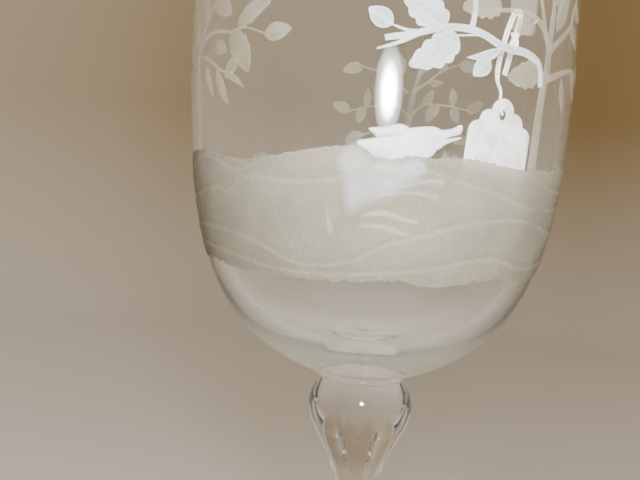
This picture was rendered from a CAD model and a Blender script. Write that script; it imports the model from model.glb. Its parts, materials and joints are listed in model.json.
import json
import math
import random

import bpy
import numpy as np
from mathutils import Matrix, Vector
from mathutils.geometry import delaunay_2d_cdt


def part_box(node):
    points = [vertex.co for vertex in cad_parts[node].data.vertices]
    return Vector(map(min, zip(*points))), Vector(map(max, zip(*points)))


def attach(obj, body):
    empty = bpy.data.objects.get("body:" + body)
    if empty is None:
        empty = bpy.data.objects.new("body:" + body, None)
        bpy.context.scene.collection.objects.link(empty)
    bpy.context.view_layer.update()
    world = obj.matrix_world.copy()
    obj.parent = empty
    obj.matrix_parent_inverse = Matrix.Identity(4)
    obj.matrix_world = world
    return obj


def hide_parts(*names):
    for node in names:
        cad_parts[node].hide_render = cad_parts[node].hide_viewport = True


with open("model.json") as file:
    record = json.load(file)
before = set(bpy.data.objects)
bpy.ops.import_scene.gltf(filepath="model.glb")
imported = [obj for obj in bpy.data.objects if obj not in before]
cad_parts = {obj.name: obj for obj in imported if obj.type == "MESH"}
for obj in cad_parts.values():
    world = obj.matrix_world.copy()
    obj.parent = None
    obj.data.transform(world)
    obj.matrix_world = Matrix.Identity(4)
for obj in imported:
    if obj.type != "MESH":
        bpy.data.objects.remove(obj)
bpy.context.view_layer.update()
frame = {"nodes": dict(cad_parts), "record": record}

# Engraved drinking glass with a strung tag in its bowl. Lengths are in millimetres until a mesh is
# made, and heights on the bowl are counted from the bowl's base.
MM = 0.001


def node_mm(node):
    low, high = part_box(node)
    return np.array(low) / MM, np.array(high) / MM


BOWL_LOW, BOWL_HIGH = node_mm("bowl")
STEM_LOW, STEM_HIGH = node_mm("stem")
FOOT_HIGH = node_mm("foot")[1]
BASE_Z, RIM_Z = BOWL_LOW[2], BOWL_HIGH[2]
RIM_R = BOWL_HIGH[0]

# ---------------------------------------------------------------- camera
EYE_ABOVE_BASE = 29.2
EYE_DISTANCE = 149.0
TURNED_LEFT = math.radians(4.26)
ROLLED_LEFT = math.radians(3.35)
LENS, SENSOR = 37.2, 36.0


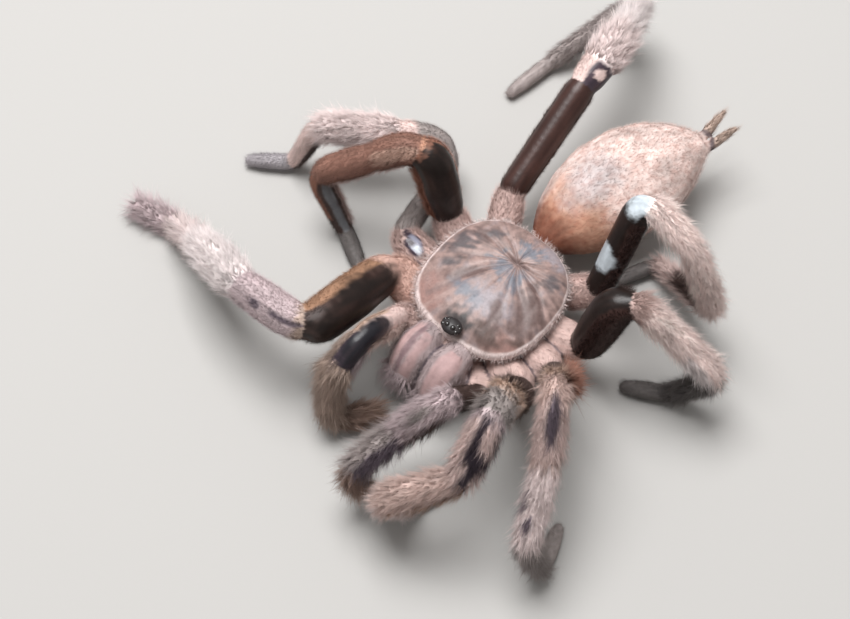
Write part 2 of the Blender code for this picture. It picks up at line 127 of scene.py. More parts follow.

━━━

Task directions - Retype the portion of the data above that starts on the line with "record = json.load(file)" and finishes on the line with "bpy.data.objects.remove(obj)", including both of those lines.

The response -
    record = json.load(file)
before = set(bpy.data.objects)
bpy.ops.import_scene.gltf(filepath="model.glb")
imported = [obj for obj in bpy.data.objects if obj not in before]
cad_parts = {obj.name: obj for obj in imported if obj.type == "MESH"}
for obj in cad_parts.values():
    world = obj.matrix_world.copy()
    obj.parent = None
    obj.data.transform(world)
    obj.matrix_world = Matrix.Identity(4)
for obj in imported:
    if obj.type != "MESH":
        bpy.data.objects.remove(obj)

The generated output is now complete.